From spatial, temporal, and topical positionalities through interdisciplinary engagement, interrogation, and theoretical mapping, these entries reflect the dynamic function of both vocabularies and the scholarship therein. The keywords’ meanings are not fixed and not always settled in meaning but remain important elements to understanding the field. Since the establishment on college campuses, beginning in the late 1960s, of formal departments devoted to study of Black life, African American studies—a name that we are using as a shorthand to refer to the disparate formations devoted to the study of Black culture and society, such as Black studies, Afro-American studies, African diasporic studies, and so on—has persistently disrupted traditional categories and modes of academic knowledge. As Wahneema Lubiano argues, African American studies scholars intervene in academic discourses in order to “change the world” by “demystifying the relationship of ‘knowledge’ producers to ‘knowledge,’ as well as to foreground the connection between ‘culture’ and Afro-American ‘everyday life’” (1996b, 68). In some sense, then, African American studies has served as a decades-long “keywords” project: an experimental, interdisciplinary attempt to document and interrogate “problems of meaning,” in Raymond Williams’s words, “in the area in which the meanings of culture and society have formed” (1985, 15).
It is important to note how we decided on the terms included in our own title, Keywords for African American Studies. As we use “African American” as a shorthand to refer to the diversity of social formations that constitute Black culture and society, we see ourselves exercising one of the central insights of the Black Power era in general and of Ture and Hamilton’s Black Power: The Politics of Liberation in America in particular. In that book, the authors argue for the central role of self-definition in Black radical politics. As they state, “We shall have to struggle for the right to create our own terms through which to define ourselves and our relationship to the society, and to have these terms recognized” (Ture and Hamilton 2011, 35). Here Ture and Hamilton point to the nomenclatural diversity and dynamism that is part of Black liberatory struggles, a diversity and dynamism that makes redefinition a way to assess the social and its transformations. Not only has this nomenclatural diversity become a signature feature of African American studies; it has also provided a diversity and dynamism to other fields as well. Consider, for instance, the ways that categories such as “double-consciousness,” “intersectionality,” and “racial capitalism” have animated discussions across a wide variety of fields and disciplines. This vibrancy can be taken as a sign of Black studies’ ability to generate frameworks for a number of histories and social struggles. Ture and Hamilton’s passage also points to the inseparability of intellectual and political articulations of Black radicalism.

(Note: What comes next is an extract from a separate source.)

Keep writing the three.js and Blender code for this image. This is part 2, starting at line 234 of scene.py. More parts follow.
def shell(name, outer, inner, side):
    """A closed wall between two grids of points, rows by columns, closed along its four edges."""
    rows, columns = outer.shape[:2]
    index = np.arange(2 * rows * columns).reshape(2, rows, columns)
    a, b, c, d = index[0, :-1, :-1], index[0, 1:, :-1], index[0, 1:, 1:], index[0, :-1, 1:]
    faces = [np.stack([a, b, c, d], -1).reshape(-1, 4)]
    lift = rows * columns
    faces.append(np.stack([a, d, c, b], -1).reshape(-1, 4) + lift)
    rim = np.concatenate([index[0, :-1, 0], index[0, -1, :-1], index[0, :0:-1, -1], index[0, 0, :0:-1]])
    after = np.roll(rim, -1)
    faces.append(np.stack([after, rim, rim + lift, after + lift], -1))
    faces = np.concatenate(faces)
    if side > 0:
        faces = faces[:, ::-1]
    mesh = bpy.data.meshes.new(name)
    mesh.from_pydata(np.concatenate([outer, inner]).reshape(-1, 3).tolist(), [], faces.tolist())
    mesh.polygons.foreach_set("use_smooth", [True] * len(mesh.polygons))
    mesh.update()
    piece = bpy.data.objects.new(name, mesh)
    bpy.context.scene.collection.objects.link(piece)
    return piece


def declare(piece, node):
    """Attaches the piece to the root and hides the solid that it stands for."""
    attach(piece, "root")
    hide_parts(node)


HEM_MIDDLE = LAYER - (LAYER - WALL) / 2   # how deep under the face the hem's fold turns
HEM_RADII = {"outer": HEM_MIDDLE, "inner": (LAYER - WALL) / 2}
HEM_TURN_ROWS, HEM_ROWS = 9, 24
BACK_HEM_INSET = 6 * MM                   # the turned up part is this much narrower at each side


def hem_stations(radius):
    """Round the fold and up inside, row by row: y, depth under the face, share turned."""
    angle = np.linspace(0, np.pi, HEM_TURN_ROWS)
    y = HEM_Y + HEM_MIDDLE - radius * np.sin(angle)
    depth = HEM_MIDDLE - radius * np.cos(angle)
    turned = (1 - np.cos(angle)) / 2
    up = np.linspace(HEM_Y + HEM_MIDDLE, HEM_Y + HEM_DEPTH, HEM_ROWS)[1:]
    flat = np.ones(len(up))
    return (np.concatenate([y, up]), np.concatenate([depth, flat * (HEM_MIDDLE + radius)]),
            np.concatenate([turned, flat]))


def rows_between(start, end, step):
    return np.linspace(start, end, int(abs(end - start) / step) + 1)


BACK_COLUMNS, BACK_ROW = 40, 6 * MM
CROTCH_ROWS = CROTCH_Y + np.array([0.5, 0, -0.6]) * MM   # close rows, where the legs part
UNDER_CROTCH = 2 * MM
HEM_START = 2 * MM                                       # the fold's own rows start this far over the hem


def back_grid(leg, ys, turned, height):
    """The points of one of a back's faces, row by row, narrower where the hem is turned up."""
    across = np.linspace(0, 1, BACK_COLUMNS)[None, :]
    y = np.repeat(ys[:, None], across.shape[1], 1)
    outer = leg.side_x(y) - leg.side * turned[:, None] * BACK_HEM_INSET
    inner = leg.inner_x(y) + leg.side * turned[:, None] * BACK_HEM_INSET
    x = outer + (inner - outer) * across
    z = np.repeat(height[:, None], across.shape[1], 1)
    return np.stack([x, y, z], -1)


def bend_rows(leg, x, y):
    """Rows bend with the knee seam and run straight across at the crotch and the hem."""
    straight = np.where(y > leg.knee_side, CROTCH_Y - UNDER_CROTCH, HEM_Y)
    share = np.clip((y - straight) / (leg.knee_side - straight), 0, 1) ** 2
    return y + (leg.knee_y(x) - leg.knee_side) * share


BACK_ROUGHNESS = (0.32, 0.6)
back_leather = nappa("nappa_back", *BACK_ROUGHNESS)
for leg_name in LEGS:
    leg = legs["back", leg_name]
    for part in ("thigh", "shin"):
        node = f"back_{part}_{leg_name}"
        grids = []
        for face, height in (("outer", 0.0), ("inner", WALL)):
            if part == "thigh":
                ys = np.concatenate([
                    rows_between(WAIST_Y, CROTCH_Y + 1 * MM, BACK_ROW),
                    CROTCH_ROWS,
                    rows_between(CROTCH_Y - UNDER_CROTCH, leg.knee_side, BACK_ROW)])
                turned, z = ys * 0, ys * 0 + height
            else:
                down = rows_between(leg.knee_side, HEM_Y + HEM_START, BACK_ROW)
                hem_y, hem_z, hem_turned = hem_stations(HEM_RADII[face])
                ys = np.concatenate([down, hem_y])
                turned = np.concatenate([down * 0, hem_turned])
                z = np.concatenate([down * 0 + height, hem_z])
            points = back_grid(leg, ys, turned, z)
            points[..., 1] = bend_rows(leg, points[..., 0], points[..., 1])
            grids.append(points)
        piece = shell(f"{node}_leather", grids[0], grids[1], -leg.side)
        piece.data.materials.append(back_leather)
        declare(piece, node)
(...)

Redefinition has been a mode of social, self, and cultural reflection all at once in Black intellectual and activist practices. In addition to addressing the need to redefine historical periods such as Reconstruction, slavery, American colonization, civil rights, and segregation, Ture and Hamilton point to the subjective itineraries of redefinition: “There is a growing resentment of the word ‘Negro,’ for example, because this term is the invention of our oppressor; it is his image of us that he describes. Many blacks are now calling themselves African-Americans, Afro-Americans or black people because that is our image of ourselves” (Ture and Hamilton 2011, 37). Here, the authors promote the multiplicity of terms—“African-American,” “Afro-American,” “Black”—without the need to establish a signal and universal category. In this way, our use of “African American” in the title of this volume is a reference to this critical assertion—that the “African American” in African American studies is part of a critical nomenclature that includes and expands the category “Black” as a way to radically assess and meet the exigencies of historical periods.
At the same time, we understand the category “African American” as evidence of a problem rather than a resolution. For instance, the category—even as it signals a connection to an African diaspora—announces its own U.S.-centrism. In many ways, we inhabit an academic world in which the “American” part of that diaspora is hegemonic and overwhelms the meanings of Blackness and the understanding of Black social formations. What is lost in that moment is the diasporic capaciousness and antivanguardism promoted in the category “Black.” The circumstances of global migration and the increased global visibility of Black communities in Canada, Europe, Latin America, the Caribbean, and Africa necessitates a reconceptualization of Black studies beyond the limited terrain of the U.S.
To some extent, the shifting nomenclature used to describe the discipline reflects the growing attention to Black communities outside the United States. While the first dominant term, “Black studies,” of the late 1960s suggested a field of scholarly inquiry unconstrained by national boundaries, “African American studies,” which grew in popularity from the 1990s, constricted the implied sites of inquiry. In the twenty-first century, many academic departments and programs have moved toward “African and African American Studies” as a way to explicitly engage both the continent and its descendants in the U.S. Many other programs have adopted “Africana Studies” as an even more inclusive term that captures people of African descent globally. Though not always reflected in the terminology, the field of African American studies has never been solely concerned with what unfolds within one country; the expanding transnational interests, however, are reflected better with the term “Africana.” We present the limitations of this volume, therefore, as a provocation for work that transcends those limitations.
If we take seriously enough what the entries in this volume reveal about keywords for African American studies—that they constitute a vocabulary for reimagining the work that we do—we will end up not with a stable definition of African American studies but rather with its explosion. To call this volume Keywords for African American Studies is not an attempt to make exceptional our situation in this hemisphere but rather to indict the conditions of our knowledge production in this hemisphere, to mark our own complicity with the neocolonial exercises that make the very idea of America possible, not least the operations of education and linguistic and cultural hegemony. “America” is of course not the horizon or limit or necessary condition for our thought; but, on the other hand, we cannot escape the fact that it does provide a unique set of conditions for keywording as a practice of Black thought and Black living. Indeed, the problem of “America” is the very problem that rearranges language itself, perhaps especially the language of scholarship and teaching, keywords and all.
With that tendency toward rearrangement in mind, we offer this volume as a snapshot of our collective present and our collective possibility.